Though Monkey Town is now a legitimate restaurant with a fashionable dining room and a bar, the performance space isn’t much bigger than the original. It seats 32 on long white futon couches surrounded on all sides by movie screens. It’s a bit like stepping into a sensory chamber from a Logan’s Run fantasy. Within the breezy borders of this techno-utopia, comely waitresses glide like starship stewardesses between the low-lying tables. Young, attractive patrons lounge comfortably with strangers and nibble fusion cuisine “from a country that doesn’t exist.” Ethiopiques plays over the sound system. Fellini’s
8 1/2 crawls across the screens at one-fourth speed.
Knotts often uses 8 1/2 for ambience. He says the lighting allows people to read their menus, but it’s much more than that. During the fading years of his life, the actor Eugene Walter—a literary bon vivant whose screen time in 8 1/2 is quite unforgettable—frequently entertained and edified Knotts in a room filled with objets d’art shaped like monkeys.
Knotts hopes to celebrate the approaching anniversary of his new space with an eight-and-half-hour-long screening of 8 1/2. But tonight, it’s “Show & Tell,” an interdisciplinary salon where Leejone Wong provides a public forum for people to discuss and develop their passions: environmentalism, graffiti, God, or an unfinished novel. The audience members— hipsters, artists, activists, and curiosity seekers—typically walk away with more than a bellyful of Monkey Town’s spring truffle risotto. Tonight’s theme is “Revival.”
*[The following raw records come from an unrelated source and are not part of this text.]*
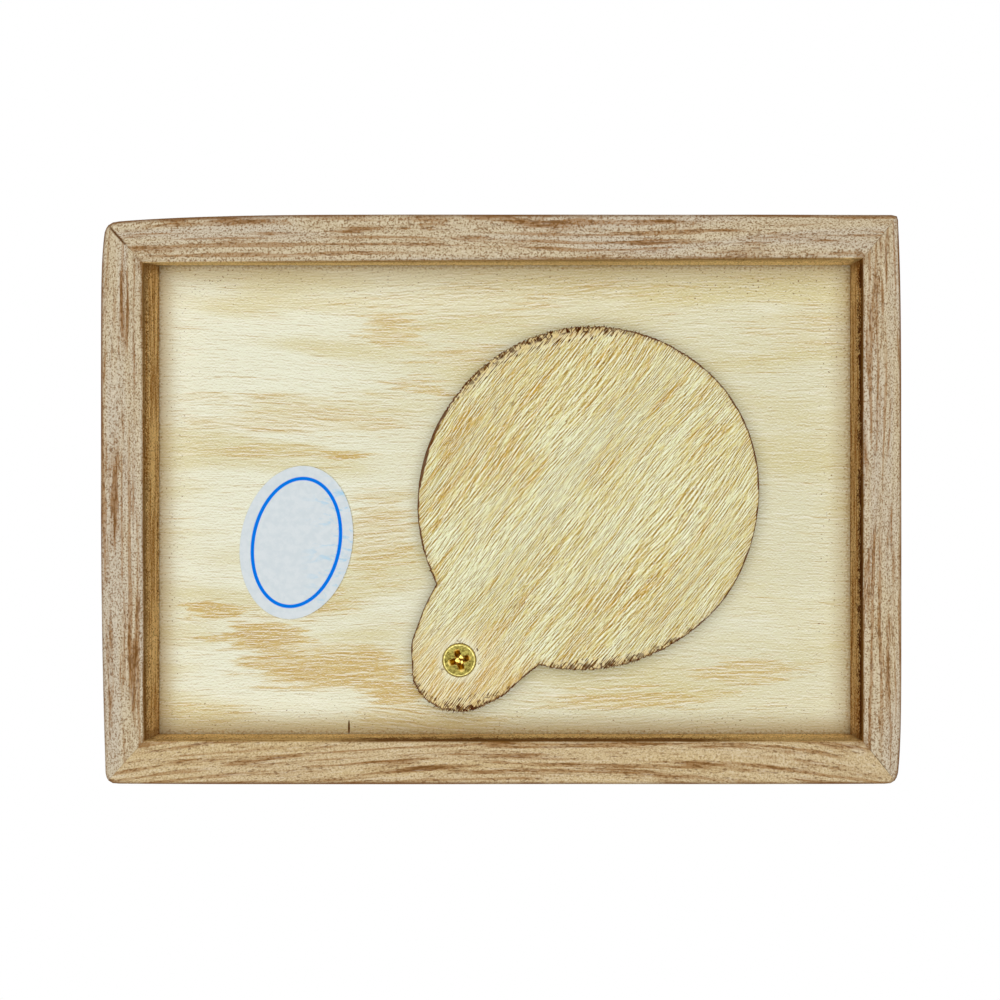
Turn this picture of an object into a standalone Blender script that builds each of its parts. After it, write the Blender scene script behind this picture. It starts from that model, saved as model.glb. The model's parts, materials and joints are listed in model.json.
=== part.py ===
"""A wooden coin bank: a mitred box with a coin slot in its top.

A cover swivels on one screw under the recessed bottom panel, and uncovers the emptying hole.
All sizes are in metres. The box stands on its rim at Z = 0, centred on the Z axis.
X runs along its length and Y along its width. Its front is at -Y and its left at -X.
"""

import math

import bmesh
import bpy
from mathutils import Matrix, Vector

# Box
BOX_LENGTH = 0.1524
BOX_WIDTH = 0.1085
BOX_HEIGHT = 0.1000
SIDE_THICKNESS = 0.0080
TOP_THICKNESS = 0.0080
EDGE_RADIUS = 0.0012
CORNER_WEAR = 0.0009  # how much rounder the four upright corners are than the edges
INNER_EDGE_RADIUS = 0.0006

# Coin slot in the middle of the top board
SLOT_LENGTH = 0.0400
SLOT_WIDTH = 0.0050
SLOT_CHAMFER = 0.0006

# Bottom panel, held in a groove in the four side boards
RECESS_DEPTH = 0.0070  # from the rim up to the panel
PANEL_THICKNESS = 0.0030
GROOVE_DEPTH = 0.0030
HOLE_DIAMETER = 0.0445

# Swivel cover: an oval disc over the emptying hole, with a tab that the screw goes through
COVER_THICKNESS = 0.0030
COVER_OVERLAP = 0.0103  # from the hole's edge to the disc's, across the tab's direction
DISC_STRETCH = 0.0016  # how much longer the disc is, at each end, along the tab's direction
TAB_RADIUS = 0.0102
TAB_FLARE = math.radians(14.4)
PIVOT_OVERHANG = 0.0060  # from the disc's edge out to the screw
PIVOT_X = -0.0083
TAB_WALL_GAP = 0.00495  # from the tab's round end to the back board
COVER_ANGLE = math.radians(-51.5)  # from the screw towards the disc

# Pivot screw: countersunk, with a cross recess and a coarse thread
SCREW_LENGTH = 0.0100
HEAD_DIAMETER = 0.0065
HEAD_LAND = 0.0004
HEAD_PROUD = 0.0002
THREAD_DIAMETER = 0.0032
THREAD_DEPTH = 0.0005
THREAD_PITCH = 0.0013
THREAD_RIDGE = 0.5  # the part of each turn that the ridge takes
SCREW_TIP_LENGTH = 0.0022
SCREW_POINT_RADIUS = 0.0001
CROSS_ARM_LENGTH = 0.0018
CROSS_ARM_WIDTH = 0.0009
CROSS_DEPTH = 0.0014
CROSS_TAPER = 0.5  # the cross's size at its floor, as a part of its size at the face
CROSS_ANGLE = math.radians(-13)

# Oval label on the panel's underside
LABEL_LENGTH = 0.0304
LABEL_WIDTH = 0.0220
LABEL_THICKNESS = 0.0001
LABEL_X = -0.0407
LABEL_Y = 0.0084
LABEL_ANGLE = math.radians(-79.2)

# Brads: thin nails through the corners and down through the top board
BRAD_LENGTH = 0.0160
BRAD_DIAMETER = 0.0012
BRAD_HEAD_DIAMETER = 0.0020
BRAD_HEAD_THICKNESS = 0.0005
BRAD_POINT_LENGTH = 0.0016
BRAD_SET = 0.0005  # how deep a head is punched below the surface
CORNER_BRAD_LOW = 0.0280
CORNER_BRAD_DROP = 0.0200  # from the side boards' top edge down to the upper corner brads
TOP_BRAD_INSET = 0.0260

# Clearances
GLUE_GAP = 0.0003
STICKER_GAP = 0.0001
SEAT_GAP = 0.0003
TURNING_GAP = 0.0003

# Fineness of round shapes, and how far a cutter reaches past what it cuts
ARC_STEPS = 5
ROUND_COLUMNS = 32
BRAD_COLUMNS = 12
OUTLINE_STEPS = 72
TAB_STEPS = 20
THREAD_ROWS_PER_TURN = 6
CUTTER_MARGIN = 0.0020

# Sizes that follow from those above
HALF_LENGTH = BOX_LENGTH / 2
HALF_WIDTH = BOX_WIDTH / 2
INNER_HALF_LENGTH = HALF_LENGTH - SIDE_THICKNESS
INNER_HALF_WIDTH = HALF_WIDTH - SIDE_THICKNESS
SIDE_TOP = BOX_HEIGHT - TOP_THICKNESS - GLUE_GAP
CORNER_RADIUS = EDGE_RADIUS + CORNER_WEAR
PANEL_BOTTOM = RECESS_DEPTH
PANEL_TOP = RECESS_DEPTH + PANEL_THICKNESS
LABEL_TOP = PANEL_BOTTOM - STICKER_GAP
LABEL_BOTTOM = LABEL_TOP - LABEL_THICKNESS
COVER_TOP = LABEL_BOTTOM - TURNING_GAP  # the cover swings across the label
COVER_BOTTOM = COVER_TOP - COVER_THICKNESS
HOLE_RADIUS = HOLE_DIAMETER / 2
DISC_ACROSS = HOLE_RADIUS + COVER_OVERLAP
DISC_ALONG = DISC_ACROSS + DISC_STRETCH
PIVOT_DISTANCE = DISC_ALONG + PIVOT_OVERHANG
PIVOT_Y = INNER_HALF_WIDTH - TAB_WALL_GAP - TAB_RADIUS
HOLE_X = PIVOT_X + PIVOT_DISTANCE * math.cos(COVER_ANGLE)
HOLE_Y = PIVOT_Y + PIVOT_DISTANCE * math.sin(COVER_ANGLE)
THREAD_RADIUS = THREAD_DIAMETER / 2
HEAD_RADIUS = HEAD_DIAMETER / 2
CONE_LENGTH = HEAD_RADIUS - THREAD_RADIUS  # the head's underside slopes at 45 degrees
SCREW_FACE = COVER_BOTTOM - HEAD_PROUD
BRAD_LINE_INSET = SIDE_THICKNESS / 2  # brads run down the middle of a board's thickness


def clear_scene():
    for item in list(bpy.context.scene.objects):
        bpy.data.objects.remove(item, do_unlink=True)


def make_material(name, colour, roughness, metallic=0.0):
    material = bpy.data.materials.new(name)
    material.use_nodes = True
    shader = material.node_tree.nodes["Principled BSDF"]
    shader.inputs["Base Color"].default_value = (*colour, 1.0)
    shader.inputs["Roughness"].default_value = roughness
    shader.inputs["Metallic"].default_value = metallic
    return material


def torched_wood(name):
    return make_material(name, (0.42, 0.29, 0.17), 0.75)


def plywood(name):
    return make_material(name, (0.78, 0.66, 0.44), 0.7)


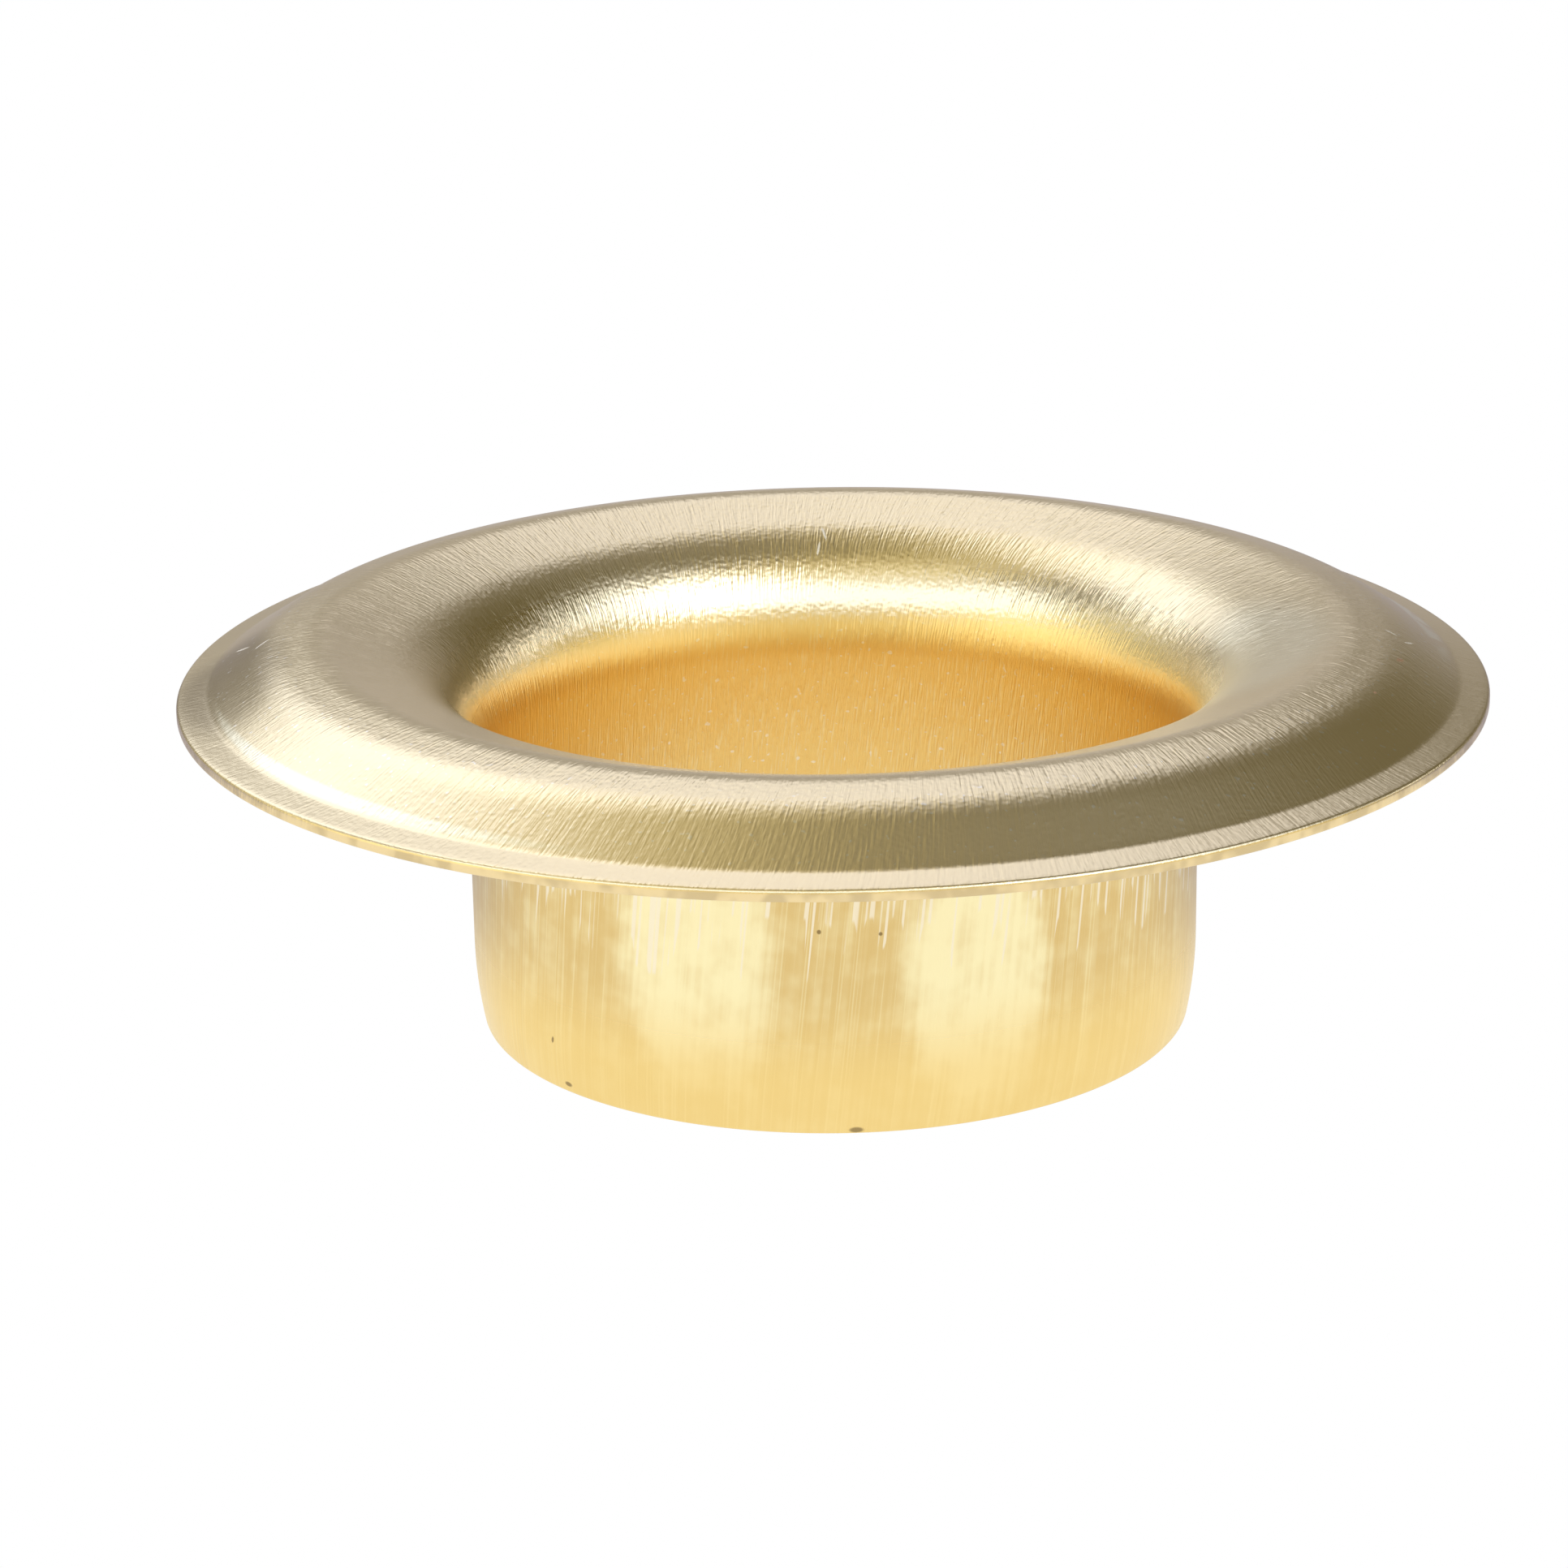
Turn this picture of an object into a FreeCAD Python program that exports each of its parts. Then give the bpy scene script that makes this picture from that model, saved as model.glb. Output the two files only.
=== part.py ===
import FreeCAD, Part
import math
import os

# Grommet eyelet: one drawn piece of brass sheet.
# A short open barrel stands on its cut end, and a domed flange rolls outwards from its top.
# Units are millimetres. The barrel's axis is Z, and z = 0 is the barrel's cut end.

# The sheet that the eyelet is drawn from
sheet_thickness = 0.25

# The barrel
bore_diameter = 10.2
total_height = 5.92
end_draw_in = 0.12        # how far the barrel's cut end closes in, on the outside
end_draw_length = 1.2     # the height over which it closes in
end_rounding = 0.06       # the outer corner of the cut end

# The roll from the bore wall up to a straight cone, and the flange's crest outside that
roll_radius = 1.95        # on the side that shows
cone_slope = math.radians(17.6)
crest_diameter = 14.88
crest_radius = 0.9

# Outside the crest the flange falls gently, then bends over a knuckle into a steeper straight shoulder.
fall_slope = math.radians(13)
fall_length = 0.5
knuckle_radius = 0.45
shoulder_slope = math.radians(33)

# The flat brim round the shoulder's foot
flange_diameter = 19.0
brim_drop = 0.72          # from the crest down to the brim's top
foot_fillet = 0.4         # the hollow curve where the shoulder meets the brim
edge_rounding = 0.1       # the brim's upper corner, rolled over when the blank was cut

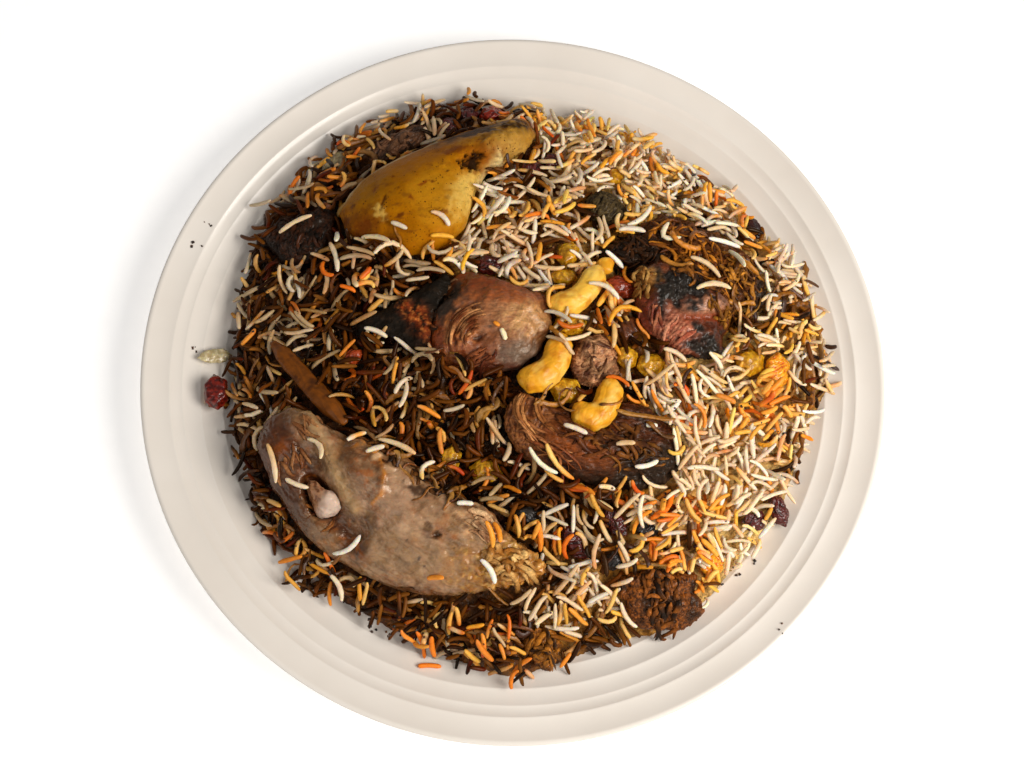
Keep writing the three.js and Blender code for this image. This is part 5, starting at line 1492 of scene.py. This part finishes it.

Kristin Dombek is uniquely qualified to speak on the subject, having spent the first half of her life as a conservative Christian and the last eight years researching evangelical churches for her upcoming book, Shopping for the Apocalypse. Dombek looks like she would feel more at home on the back of a Harley than inside a mega-church. She sits down at the laptop glowing in the center of the room, and huge images fill the walls: mega-churches with stadium-sized crowds, theme parks with roller coasters, arena concerts with fireworks—all Christian.
“Evangelical and conservative Christians have coopted popular culture,” begins Dombek in what is to prove to be an incredibly chilling, occasionally funny reminder that many policy makers believe Jesus Christ is coming back within our lifetime and that Israel will be transformed into a Christian utopia.
“Of course, we already have that,” says Dombek. “It’s called the Holy Land Experience in Orlando, Florida.”
Dombek breaks up her examination of Ralph Reed, persecution envy, Zion, overconsumerism, peak oil, Jerry Falwell, and the bestselling Left Behind book series with a song.
“I want you all to get up on your feet and sing along,” says Dombek. “Consider raising your arms to God, as if you were a child asking your father to pick you up.”
The words to “Days of Elijah,” written by Robin Mark, a worship leader based in Belfast, scroll across the screens: “Behold He comes riding on the clouds/Shining like the sun at the trumpet call/Lift your voice, it’s the year of jubilee/And out of Zion’s hill salvation comes.” All 32 people in Monkey Town stand up and sing along.
By dessert and a third round of drinks, the Monkey Town crowd is primed for Emiko Kasahara’s slide show. The Tokyo-born artist has made breast-shaped urinals, labia-shaped bedpans, tit-like pillows, and vaginal sink drains. She has created massive mandalas out of synthetic wig hair and presented live models with tresses to match. She has gathered money collection boxes from around the world and highlighted their eroticism (“the little slit, the folded money which penetrates it”). Her latest project, “Sheer,” assembles hundreds of firsthand accounts of loss from all over the world. The stories—recorded in different languages in locations worldwide—are offered at the volume of a whisper from the tip of a nipple-like protrusion in a large fleshy dome covered in panty hose material.
“When you lean in to listen to the nipple, it will remind you of when you were a baby breast-feeding,” says Kasahara, who admits to never having been breast-fed. “The sense of sucking on your mother’s nipple will conjure the emotional memory of this loss.” The Monkey Town audience giggles self-consciously, but when Kasahara invites the crowd to tell her stories, everyone applauds.
Mary Walling Blackburn and Danyel Ferrari are the last to share their particular revival-based obsession: millenarianism. Historically, the Great Disappointment was the result of fierce revivalism that swept through western New York and New England in the mid 1800s. Millerites, who abandoned their homes, crops, and businesses to gather on mountaintops for the immediate coming of Christ, were left with nothing but an unfulfilled desire for the Rapture. On July 28, 2006, Blackburn and Ferrari created an orchestra of eight cars parked in a circle on the site of a former revivalist camp. The stereo of each vehicle contributed a segment of a song that had been inspired by the Great Disappointment. The drivers, their passengers, and residents of the town danced to the uncanny music, in the center of a circle illuminated by headlights. While the performance piece, inspired in part by similar dance parties held throughout Texas in the 1960s, was meant to be experienced, the home video is both touching and a bit eerie. An apt conclusion for the “Show & Tell” revival.
“I thought they were going to make us dance,” says 23-year-old Geno Ejzenberg with a little shudder. “I guess I would have. Monkey Town is my kind of town.”